No appetizers are on the menu, and the waiters do not seem to understand the concept of two people sharing a quiche as an appetizer. They are likely to bring it as a main course and disappear before you can request a spare plate. The staff was progressively more French on each of my visits but remained intermittently attentive. Two out of three servers were neglectful and uncomprehending, and even the third sweet and helpful waitress did not dispel the sense of the service's being offhand.
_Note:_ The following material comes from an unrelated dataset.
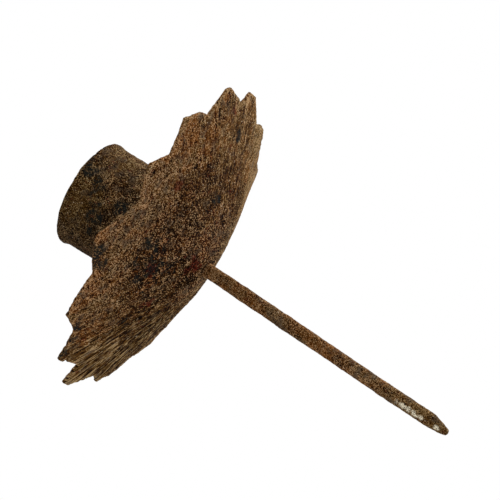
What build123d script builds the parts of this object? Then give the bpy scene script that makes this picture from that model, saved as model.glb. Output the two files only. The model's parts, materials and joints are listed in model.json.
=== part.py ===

One of the main decorative features of the cafe and a focus of the menu is the pastry display. Pastries are said to be made in the cafe's kitchen, which just goes to show that homemade does not always mean well made. On some occasions the pastries looked shopworn. Even when they looked their best, they tasted incompetent. A mocha torte was based on gummy batter that never rose, and the gritty frosting looked like buttercream but tasted like shortening with confectioners' sugar. The fruit tart was oafish. Creme brulee made a far better impression, being thick and yellow and very creamy, with a thin crust of darkly caramelized sugar. And cappuccino was frothy with properly steamed milk, dusted with a choice of cinnamon or chocolate. If plain coffee is your style, try the strong, nearly black French roast.
A wine list is available only at dinner, and it is not much of a list. The house wine, on the other hand, which the staff says is from Verona, is available also at lunch. One taste of it sends you back to the coffee list.
So what is to like at Country Living Cafe, besides the possibility of eating something with a French name for $5? The place itself is a tasteful simple room, the walls hung with handsome quilts and festooned with nostalgic stencils. Ceiling fans are set against a deep rose background. The bare wood tables and floor may increase the reverberation of noise, but the room looks uncluttered and pleasant. The setting works, the neighborhood is starving for culinary vitality, and the menu format is imaginative. The ingredients of success are there, but Country Living Cafe needs to combine them in a new recipe.